Yesterday I got home from work in time to help him set the last 4 of 9 trusses in place.  He did the first 5 on his own, which I hate for him to do.  Too many things can happen.  But you can't tell him that.  Today, I told the neighbor to drive by once in a while and "supervise".  The metal roofing was delivered on Tuesday and I am sure Sam will be working on getting that up today.

We still have gloomy skies today, but less chance of rain than yesterday.  


I finished the baby blanket I wove for my hairdresser.  I was waiting to hear when baby was born so I could cross stitch the his name and birth date on the blanket.  She had him right on her due date I was told.  I still have another blanket just like it on hand for a future baby gift.  The scarf I was weaving last post is off the loom, but I need to twist the fringes on it before it is considered finished.  Most of my time lately has gone into outdoor pursuits, but I will get to that one of these days.
Here is some more early morning dramatic weather moving through.  We've had a lot of this lately and a couple of afternoon/evening power outages. 



Wednesday, August 17, 2016

Tuesday, August 2, 2016

Summer is Flying By

So fast!  Fall will be here before we know it.  But there is still a lot to be done in August.  This week I go to Michigan to visit my family there.  It will be a quick trip involving a lot of driving, but worth it to spend some time with my aunt and my cousins and my mom.  When I return, I will likely have to start harvesting and canning tomatoes, because there are SO many green tomatoes out there.  Then the weekend of the 20th, Grover and I have a dog trial up near Youngstown Ohio.  Then it is only a couple of weeks until Labor Day weekend.  Wow.

We had our first corn and tomato from the garden last night.  The corn was probably a little early, but not too much so.  It was quite good.  Only 1 ripe tomato so far, but I expect 100's to ripen all at once.  I think we have about 3 dozen plants.  More or less.

My weaving studio is coming along.  Sam got the framework all done and put on the sub-flooring this past week.   

 I had supervisors while I was screwing the sub-flooring down on Sunday evening.

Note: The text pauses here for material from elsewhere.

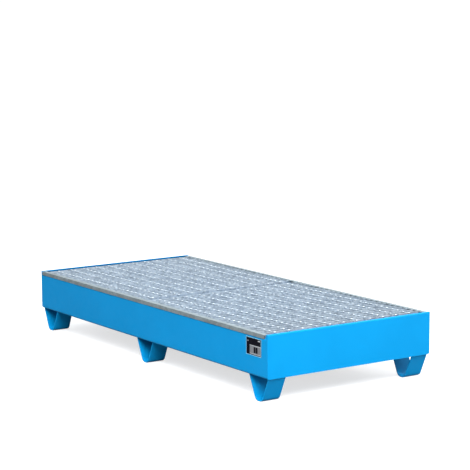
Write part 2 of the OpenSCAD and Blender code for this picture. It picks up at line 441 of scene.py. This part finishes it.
def twisted_rods(side, zinc):
    """Cross rods as twisted square bar, in the notches of the bearing bars."""
    node = f"grating_{side}_cross_rods"
    low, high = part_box(node)
    rod_z = high.z - ROD_DROP - ROD_HALF_DIAGONAL
    steps = round((high.x - low.x) / ROD_STEP)
    bm = bmesh.new()
    for y in rod_places(side):
        start_turn = random.uniform(0, math.pi / 2)
        rings = []
        for i in range(steps + 1):
            x = low.x + (high.x - low.x) * i / steps
            twist = start_turn + math.tau * (x - low.x) / ROD_TWIST_LENGTH
            ring = []
            for k in range(8):
                reach = ROD_HALF_DIAGONAL * (1.0 if k % 2 == 0 else ROD_FLAT_SHARE)
                turn = twist + math.tau * k / 8
                ring.append((x, y + reach * math.cos(turn), rod_z + reach * math.sin(turn)))
            rings.append(ring)
        skin(bm, rings)
    piece = add_piece(f"grating_{side}_twisted_rods", bm, zinc, GRATINGS[side],
                      smooth=False)
    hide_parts(node)


def forged_lumps(side, zinc):
    """The squeezed metal around every crossing of a rod and a bar."""
    deck_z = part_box(f"grating_{side}_bearing_bars")[1].z
    bm = bmesh.new()
    for x in bar_places(side):
        for y in rod_places(side):
            reach_x = LUMP_ALONG_ROD * random.uniform(0.86, 1.12)
            reach_y = LUMP_ALONG_BAR * random.uniform(0.86, 1.12)
            turns = [math.tau * k / LUMP_SIDES for k in range(LUMP_SIDES)]
            # Squeezed metal bulges more on some sides than on others
            bulges = [random.uniform(0.84, 1.10) for _ in turns]
            crown = random.uniform(0.0, 0.25 * MM)
            rings = []
            for share, height in LUMP_PROFILE:
                ring = []
                for turn, bulge in zip(turns, bulges):
                    reach = share * (1 + (bulge - 1) * share)
                    ring.append(Vector((x + reach * reach_x * math.cos(turn),
                                        y + reach * reach_y * math.sin(turn),
                                        deck_z + height + crown * (1 - share))))
                rings.append(ring)
            skin(bm, rings)
    add_piece(f"grating_{side}_forged_lumps", bm, zinc, GRATINGS[side])


def band_beads(side, zinc):
    """Short upright beads that hold every bearing bar to the bands."""
    low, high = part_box(f"grating_{side}_bearing_bars")
    bar_half_thickness = 1.5 * MM
    bm = bmesh.new()
    for x in bar_places(side):
        hand = random.choice((-1, 1))
        for y, inward in ((low.y, 1), (high.y, -1)):
            root = Vector((x + hand * bar_half_thickness, y, 0))
            start = root + Vector((0, 0, low.z + 2 * MM))
            end = root + Vector((0, 0, high.z - 5 * MM))
            bead(bm, start, end, Vector((hand, 0, 0)), Vector((0, inward, 0)),
                 BAND_BEAD_LEG)
    add_piece(f"grating_{side}_band_beads", bm, zinc, GRATINGS[side])


def butt_weld(zinc):
    """The low bead where two lengths of angle meet in the left grating's front band."""
    low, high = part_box("grating_left_front_band")
    x = low.x + BUTT_WELD_SHARE * (high.x - low.x)
    # Up the face of the angle, and back over its top leg
    path = ((low.y, low.z), (low.y, high.z), (high.y, high.z))
    outward = ((-1, 0), (-0.7, 0.7), (0, 1))
    bm = bmesh.new()
    rings = []
    for (y, z), (out_y, out_z) in zip(path, outward):
        ring = []
        for k in range(BUTT_WELD_POINTS + 1):
            turn = math.pi * k / BUTT_WELD_POINTS
            lift = BUTT_WELD_HEIGHT * math.sin(turn)
            ring.append((x + BUTT_WELD_WIDTH / 2 * math.cos(turn), y + out_y * lift,
                         z + out_z * lift))
        rings.append(ring)
    skin(bm, rings)
    add_piece("grating_left_butt_weld", bm, zinc, GRATINGS["left"])


# ----------------------------------------------------------------- rating plate

def plate_print(ink_blue, ink_pale, ink_grey, ink_dark):
    """Blank printed fields on the rating plate, as thin films with real edges."""
    low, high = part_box("rating_plate")
    width, tall = high.x - low.x, high.z - low.z

    def outline(left, right, bottom, top, y):
        """A rectangle at y, placed by shares of the plate's width and height."""
        x0, x1 = low.x + left * width, low.x + right * width
        z0, z1 = low.z + bottom * tall, low.z + top * tall
        return [(x0, y, z0), (x1, y, z0), (x1, y, z1), (x0, y, z1)]

    def films(name, fields, ink):
        """Thin slabs on the plate, all in one ink."""
        bm = bmesh.new()
        for left, right, bottom, top, layers in fields:
            skin(bm, [outline(left, right, bottom, top, low.y),
                      outline(left, right, bottom, top, low.y - FILM * layers)])
        add_piece(name, bm, ink, "tray", smooth=False)

    inside = BORDER_GAP + BORDER_LINE
    inside_tall = BORDER_GAP + BORDER_LINE * width / tall
    outer = (BORDER_GAP, 1 - BORDER_GAP, BORDER_GAP, 1 - BORDER_GAP)
    inner = (inside, 1 - inside, inside_tall, 1 - inside_tall)
    border = bmesh.new()
    skin(border, [outline(*outer, low.y), outline(*outer, low.y - FILM),
                  outline(*inner, low.y - FILM), outline(*inner, low.y)], loop=True)
    add_piece("rating_plate_border", border, ink_blue, "tray", smooth=False)
    films("rating_plate_panel", PANEL_FIELDS, ink_grey)
    films("rating_plate_block", BLOCK_FIELDS, ink_dark)
    films("rating_plate_marks", MARK_FIELDS, ink_pale)


# ------------------------------------------------------------------------ studio

def add_floor():
    bpy.ops.mesh.primitive_plane_add(size=160, location=(0, 0, 0))
    floor = bpy.context.object
    floor.name = "studio_floor"
    floor.data.materials.append(make_floor_material())


def add_area_light(name, place, aim, size, power, colour):
    data = bpy.data.lights.new(name, "AREA")
    data.shape = "RECTANGLE"
    data.size, data.size_y = size
    data.energy = power
    data.color = colour
    lamp = bpy.data.objects.new(name, data)
    lamp.location = place
    lamp.rotation_euler = (Vector(aim) - Vector(place)).to_track_quat("-Z", "Y").to_euler()
    bpy.context.scene.collection.objects.link(lamp)


def add_world():
    """Soft light from all round, strongest overhead and weak along the floor. Seen, it
    is as white as the floor, so no horizon shows."""
    world = bpy.data.worlds.new("studio_world")
    world.use_nodes = True
    tree = world.node_tree
    direction = tree.nodes.new("ShaderNodeTexCoord").outputs["Generated"]
    split = tree.nodes.new("ShaderNodeSeparateXYZ")
    tree.links.new(direction, split.inputs["Vector"])
    rise = tree.nodes.new("ShaderNodeMapRange")
    rise.inputs["From Min"].default_value = SKY_LOW_HEIGHT
    rise.inputs["From Max"].default_value = SKY_FULL_HEIGHT
    rise.inputs["To Min"].default_value = SKY_LOW_STRENGTH
    rise.inputs["To Max"].default_value = SKY_FULL_STRENGTH
    tree.links.new(split.outputs["Z"], rise.inputs["Value"])
    strength = tree.nodes.new("ShaderNodeMix")
    seen = tree.nodes.new("ShaderNodeLightPath").outputs["Is Camera Ray"]
    tree.links.new(seen, strength.inputs["Factor"])
    tree.links.new(rise.outputs["Result"], strength.inputs["A"])
    strength.inputs["B"].default_value = SKY_SEEN_STRENGTH
    background = tree.nodes["Background"]
    background.inputs["Color"].default_value = SKY_COLOUR
    tree.links.new(strength.outputs["Result"], background.inputs["Strength"])
    bpy.context.scene.world = world


def add_camera():
    azimuth, elevation, roll = map(math.radians,
                                   (CAMERA_AZIMUTH, CAMERA_ELEVATION, CAMERA_ROLL))
    forward = Vector((-math.sin(azimuth) * math.cos(elevation),
                      math.cos(azimuth) * math.cos(elevation),
                      -math.sin(elevation)))
    right = Vector((math.cos(azimuth), math.sin(azimuth), 0))
    up = right.cross(forward)
    rolled_right = right * math.cos(roll) + up * math.sin(roll)
    rolled_up = up * math.cos(roll) - right * math.sin(roll)
    data = bpy.data.cameras.new("camera")
    data.lens = CAMERA_LENS_MM
    data.sensor_width = CAMERA_SENSOR_MM
    data.clip_end = 400
    camera = bpy.data.objects.new("camera", data)
    turn = Matrix((rolled_right, rolled_up, -forward)).transposed()
    camera.matrix_world = Matrix.Translation(CAMERA_PLACE) @ turn.to_4x4()
    bpy.context.scene.collection.objects.link(camera)
    bpy.context.scene.camera = camera


# -------------------------------------------------------------------------- build

add_camera()
blue = make_blue_paint()
# The bars' blue tint is a painted reflection of the blue tray and the sky; the band beads and
# butt weld share it
bar_zinc_painted_blue_reflection = make_zinc("galvanised_bars_painted_blue_reflection", (0.170, 0.208, 0.245), (0.310, 0.360, 0.405), 11 * MM)
# The rods are a darker copy of the zinc: painted shade in the gaps between the bars
rod_zinc_painted_shade = make_zinc("galvanised_rods_painted_shade", (0.13, 0.17, 0.21), (0.26, 0.32, 0.37), 9 * MM)
# The lumps are a lighter copy of the zinc: a painted highlight where light catches the
# crossings
lump_zinc_painted_highlight = make_zinc("galvanised_lumps_painted_highlight", (0.27, 0.31, 0.34), (0.43, 0.475, 0.505), 6 * MM)
# The bands are a darker copy of the zinc: painted shade on their upright faces, with a blue
# tint painted as a reflection of the sky
band_zinc_painted_shade_and_tint = make_zinc("galvanised_bands_painted_shade_and_tint", (0.123, 0.150, 0.157), (0.190, 0.231, 0.244), 14 * MM)
ink_black = make_print("plate_black", (0.002, 0.002, 0.004))
ink_blue = make_print("plate_blue_ink", (0.21, 0.45, 0.60))
ink_pale = make_print("plate_pale_ink", (0.22, 0.23, 0.24))
ink_grey = make_print("plate_grey_ink", (0.105, 0.110, 0.118))

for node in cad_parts:
    if node == "rating_plate":
        dress(node, ink_black, PLATE_EDGE)
    elif node == "tub_sheet" or node.startswith("end_wall"):
        dress(node, blue, SHEET_EDGE)
    elif node.startswith("foot_"):
        dress(node, blue, FOOT_EDGE)
    elif node.endswith("_band"):
        dress(node, band_zinc_painted_shade_and_tint, BAND_EDGE)
    elif node.endswith(("_bars", "_bar")):
        dress(node, bar_zinc_painted_blue_reflection, BAR_EDGE)
    else:
        dress(node, blue)

foot_beads(blue)
seam_beads(blue)
for side in GRATINGS:
    twisted_rods(side, rod_zinc_painted_shade)
    forged_lumps(side, lump_zinc_painted_highlight)
    band_beads(side, bar_zinc_painted_blue_reflection)
butt_weld(bar_zinc_painted_blue_reflection)
plate_print(ink_blue, ink_pale, ink_grey, ink_black)

add_floor()
add_world()
for light in LIGHTS:
    add_area_light(*light)
bpy.context.scene.view_settings.view_transform = "Standard"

The next step  is to start the framing, I think.  I know Sam has been hauling logs out of the woods and leaving them by the sawmill and trusses have been ordered.  I, of course, have been trying to figure out where I want lighting and windows and the sink and that kind of thing.  I will have gas heat and there will be a sink, but no hot water.  I will have a microwave that I can heat water in when needed.  That's the plan for now anyway.

It has been pretty hot around here lately, as one would expect for mid-summer.  Grover and I have been working on agility, but we aren't out running around too much.  We are working on getting him to do a 2 on 2 off at the end of contact obstacles, to prevent NQ fly offs.  Grover needs to touch in the bottom contact zone with at least one paw or he does not Q.  So we have a little board we are using:
 The 2 front feet are supposed to be off the board and the 2 back feet are to remain on until he is given a release command.  We work on  this for a few minutes every day.

I also bought a remote controlled treat dispenser 
manners minder treat and train and I am using that to try to encourage him to work ahead of me especially in the weave poles.  I set the dispenser 10 feet or so past the end of the weave poles.  When I send Grover into the weave poles I can use the remote to dispense a treat once I am sure he is going to finish the poles.  I stay behind him and encourage him to go on.  It's too soon to say we are making progress.  But I think it will work.

 I planted sunflowers at the end of my tomato garden this year and this weekend the first one bloomed.  I think several more will bloom very soon as well.  This is by far the tallest one, probably 9 or 10 feet.  In this photo it is just starting to open up.  I can hardly wait for more to  bloom.  I love them.

Another scene from around the farm this week is Road Runner the cat.  She came to us at least 4 years ago from the local shelter where I used to volunteer .  She is semi-feral, preferring not to be touched or petted, but she shows up every day at meal time.  This was the second time in 2 days that I looked into the barn and found her lounging in  this bucket. 

I was looking for bees in the Rose of Sharon that is blooming in the backyard, and I found this one.  She is just covered in pollen.  After she left this bloom she flew to a higher spot and sat on a leaf and cleaned some of that off of herself.  She was too high up for me to get a photo, though.  I am sure that much pollen would cause her to be weighted down during flight.

I finished a shawl yesterday.  This is made with 100% alpaca from my farm.  It is close to 6' across, which is hard to tell from this photo.  This will make a nice booth sample for the Wool Gathering, at which I am vending once again in September.  I missed it last year due to the re-scheduling of Sam's hunting trip, but this year I will be there.  I still have a lot of yarn for sale even though I don't have many alpacas left.

I just warped my small loom at home for some tencel scarves and I have alpaca rugs on the big loom at the office.  I am doing pretty well with my goal to keep those looms dressed with projects.  The scarves are from a towel pattern in a recent issue of Handwoven magazine, but I thought it was too pretty for towels (and I had just done towels), so I decided to make it into shiny silky scarves.